* [SHORT PROBLEM]: All of the material below is to be repeated exactly.

* [COLLECTED DATA]:
** Begin **
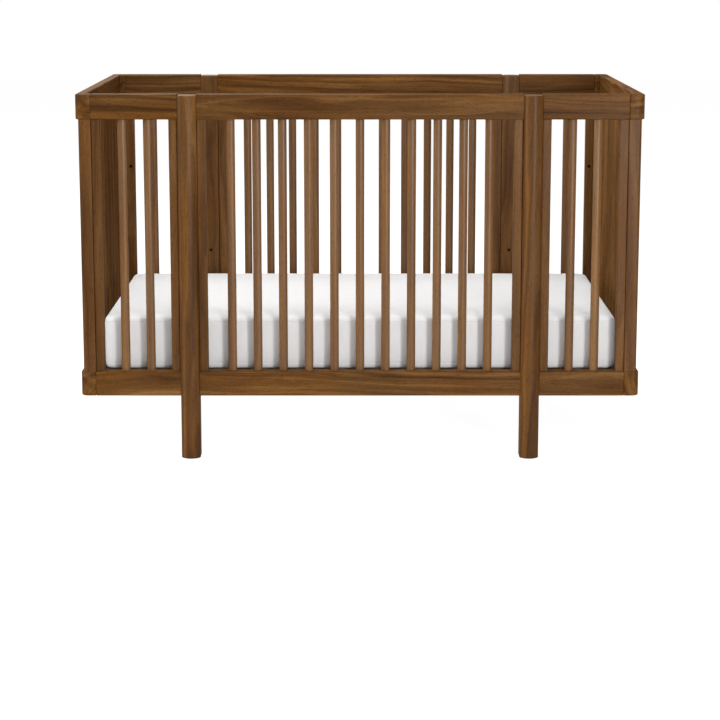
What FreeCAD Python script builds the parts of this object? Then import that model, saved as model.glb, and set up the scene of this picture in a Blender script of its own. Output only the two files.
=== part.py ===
"""Slatted wooden baby crib with a steel mattress support and a mattress.

Millimetres, +Z up, +X to the right along the length, the front side faces -Y.
The origin is on the floor, under the centre of the crib.
Every physical piece is its own solid; equal fasteners share one node as a group.
"""
import FreeCAD, Part
import math
import os

# ---------------------------------------------------------------- driving dimensions
# Clear space inside the panels
interior_length = 1330.0
interior_depth = 711.0

# Rails, the horizontal members
rail_top = 921.0
rail_height = 62.0
rail_thickness = 38.0
bottom_rail_clearance = 162.0
rail_edge_radius = 3.0
rail_end_radius = 1.5
end_rail_corner_radius = 17.0
end_rail_web = 23.0

# Stiles, the flat uprights of the side panels
stile_width = 22.0
stile_thickness = 24.0
stile_edge_radius = 2.5

# Posts, the uprights of the two end panels
post_thickness = 31.0
post_width = 20.0
post_inset = 2.0
post_corner_radius = 7.5
post_edge_radius = 2.0

# Slats
slat_width = 21.5
slat_thickness = 15.0
slat_bow = 5.0
slat_edge_radius = 1.5
slat_pitch = 64.2
least_end_gap = 35.0
widest_short_gap = 60.0

# Legs, D shaped in section
centre_panel_length = 808.0
leg_width = 47.5
leg_bow = 14.0
leg_top_drop = 2.5
leg_edge_radius = 3.0
leg_rim_radius = 2.5

# Tenons and their mortises
tenon_length = 12.0
tenon_shoulder = 3.5
mortise_side_gap = 0.2
mortise_end_gap = 0.5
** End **
* [RESULT]:
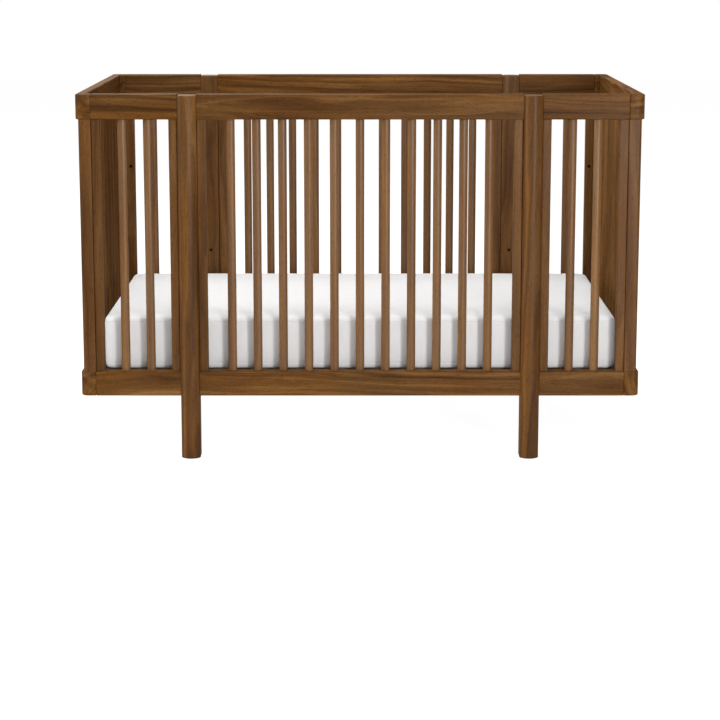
What FreeCAD Python script builds the parts of this object? Then import that model, saved as model.glb, and set up the scene of this picture in a Blender script of its own. Output only the two files.
=== part.py ===
"""Slatted wooden baby crib with a steel mattress support and a mattress.

Millimetres, +Z up, +X to the right along the length, the front side faces -Y.
The origin is on the floor, under the centre of the crib.
Every physical piece is its own solid; equal fasteners share one node as a group.
"""
import FreeCAD, Part
import math
import os

# ---------------------------------------------------------------- driving dimensions
# Clear space inside the panels
interior_length = 1330.0
interior_depth = 711.0

# Rails, the horizontal members
rail_top = 921.0
rail_height = 62.0
rail_thickness = 38.0
bottom_rail_clearance = 162.0
rail_edge_radius = 3.0
rail_end_radius = 1.5
end_rail_corner_radius = 17.0
end_rail_web = 23.0

# Stiles, the flat uprights of the side panels
stile_width = 22.0
stile_thickness = 24.0
stile_edge_radius = 2.5

# Posts, the uprights of the two end panels
post_thickness = 31.0
post_width = 20.0
post_inset = 2.0
post_corner_radius = 7.5
post_edge_radius = 2.0

# Slats
slat_width = 21.5
slat_thickness = 15.0
slat_bow = 5.0
slat_edge_radius = 1.5
slat_pitch = 64.2
least_end_gap = 35.0
widest_short_gap = 60.0

# Legs, D shaped in section
centre_panel_length = 808.0
leg_width = 47.5
leg_bow = 14.0
leg_top_drop = 2.5
leg_edge_radius = 3.0
leg_rim_radius = 2.5

# Tenons and their mortises
tenon_length = 12.0
tenon_shoulder = 3.5
mortise_side_gap = 0.2
mortise_end_gap = 0.5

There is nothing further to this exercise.